Begin Provided data

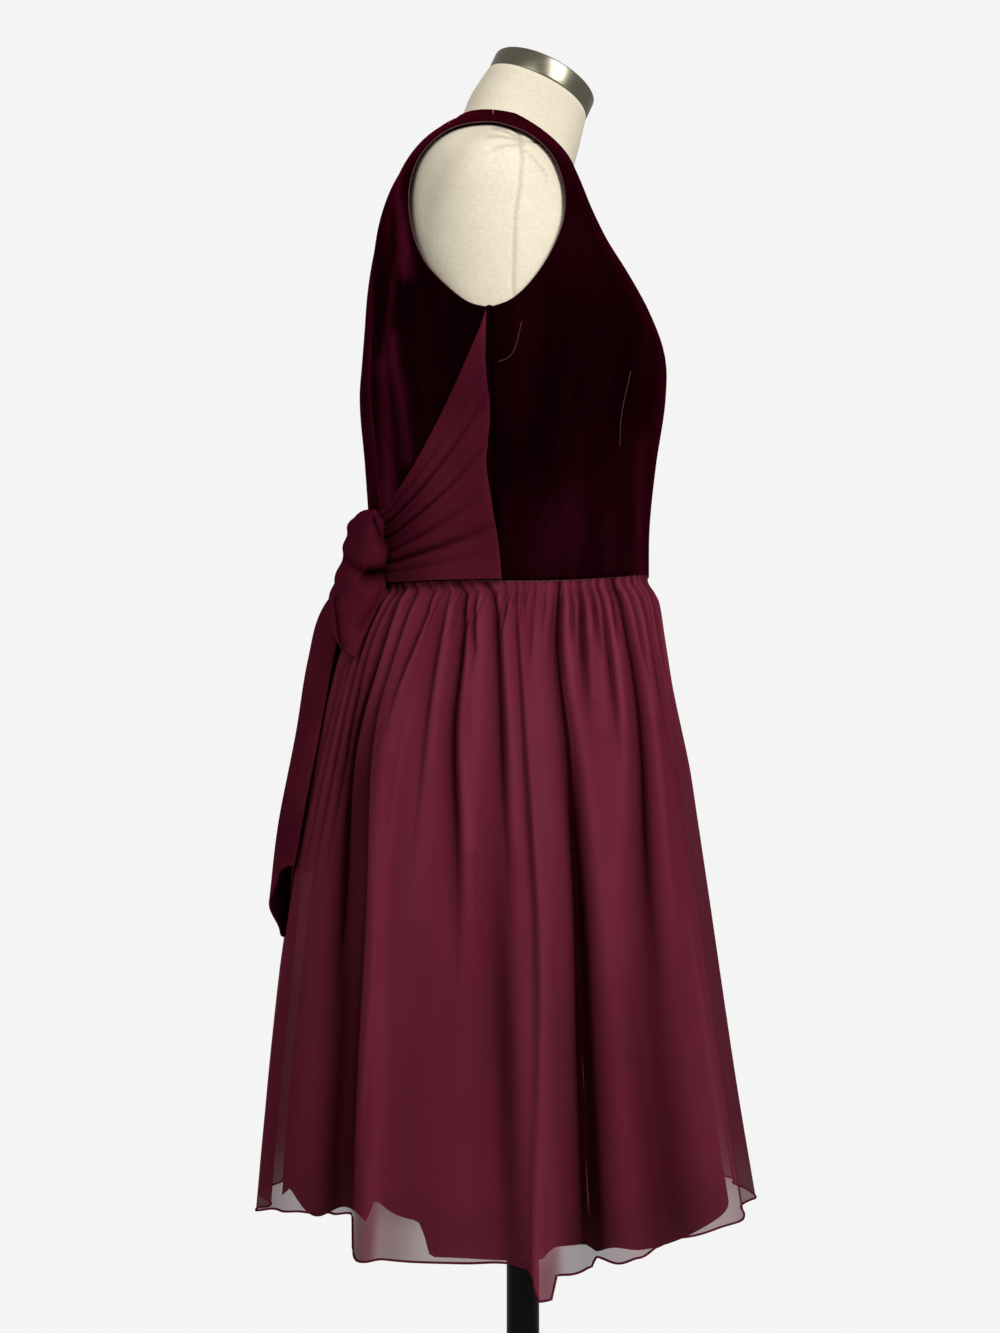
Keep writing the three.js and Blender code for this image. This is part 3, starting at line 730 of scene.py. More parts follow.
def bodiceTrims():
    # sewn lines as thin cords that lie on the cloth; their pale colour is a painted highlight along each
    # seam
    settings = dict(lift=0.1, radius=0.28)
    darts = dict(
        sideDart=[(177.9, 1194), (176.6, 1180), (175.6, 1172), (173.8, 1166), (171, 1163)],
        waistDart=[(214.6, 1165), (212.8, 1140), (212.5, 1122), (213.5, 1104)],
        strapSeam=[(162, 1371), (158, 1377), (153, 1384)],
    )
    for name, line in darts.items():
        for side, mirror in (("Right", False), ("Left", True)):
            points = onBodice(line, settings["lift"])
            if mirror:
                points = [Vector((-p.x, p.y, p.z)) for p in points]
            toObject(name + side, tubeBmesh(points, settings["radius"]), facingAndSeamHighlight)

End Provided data

Copy the material above, line for line.

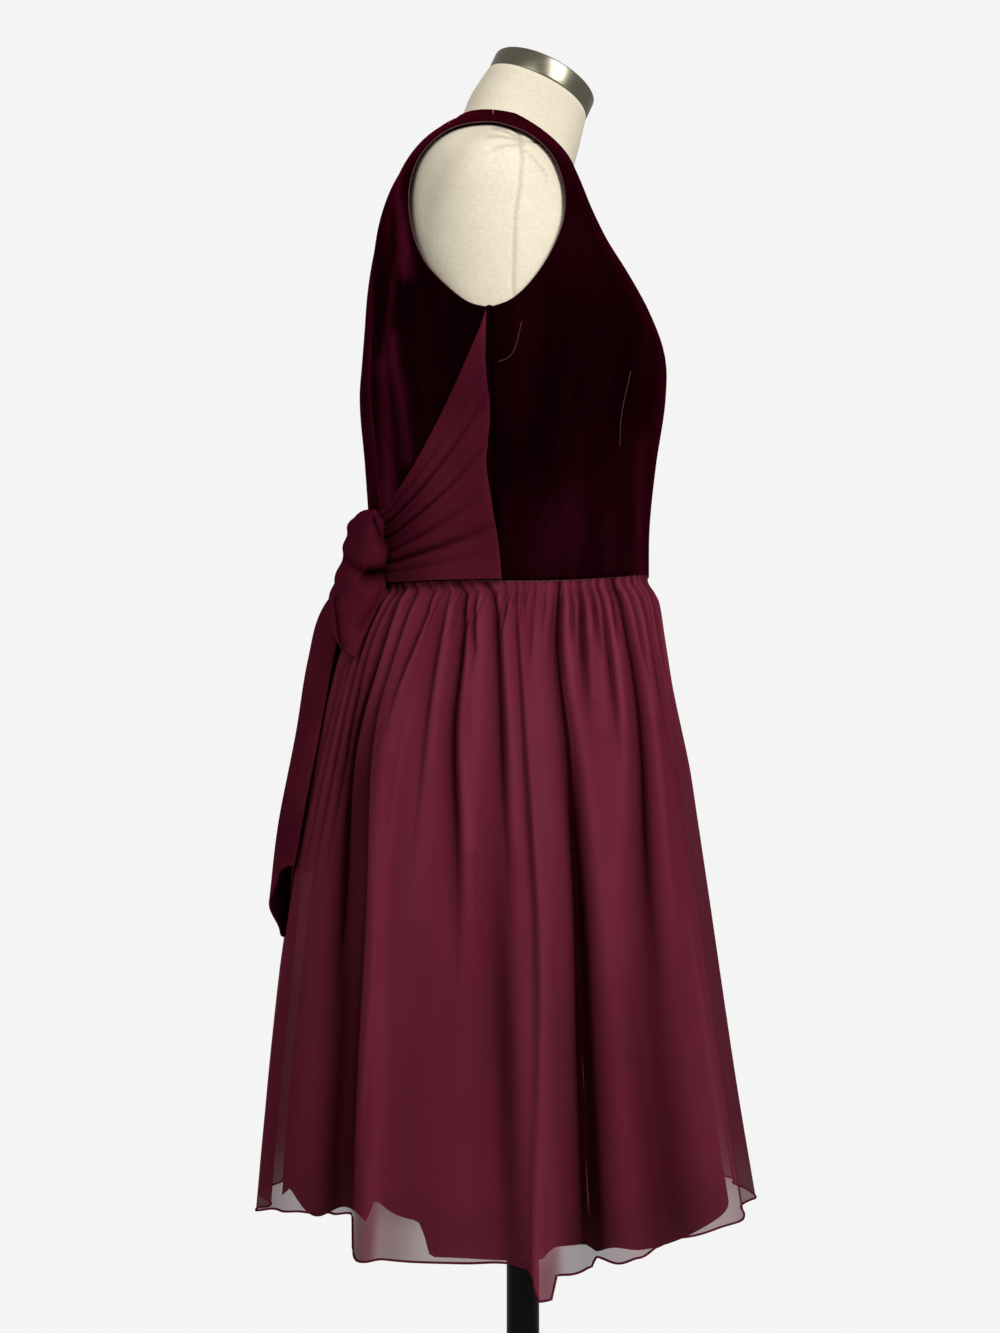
Keep writing the three.js and Blender code for this image. This is part 3, starting at line 730 of scene.py. More parts follow.
def bodiceTrims():
    # sewn lines as thin cords that lie on the cloth; their pale colour is a painted highlight along each
    # seam
    settings = dict(lift=0.1, radius=0.28)
    darts = dict(
        sideDart=[(177.9, 1194), (176.6, 1180), (175.6, 1172), (173.8, 1166), (171, 1163)],
        waistDart=[(214.6, 1165), (212.8, 1140), (212.5, 1122), (213.5, 1104)],
        strapSeam=[(162, 1371), (158, 1377), (153, 1384)],
    )
    for name, line in darts.items():
        for side, mirror in (("Right", False), ("Left", True)):
            points = onBodice(line, settings["lift"])
            if mirror:
                points = [Vector((-p.x, p.y, p.z)) for p in points]
            toObject(name + side, tubeBmesh(points, settings["radius"]), facingAndSeamHighlight)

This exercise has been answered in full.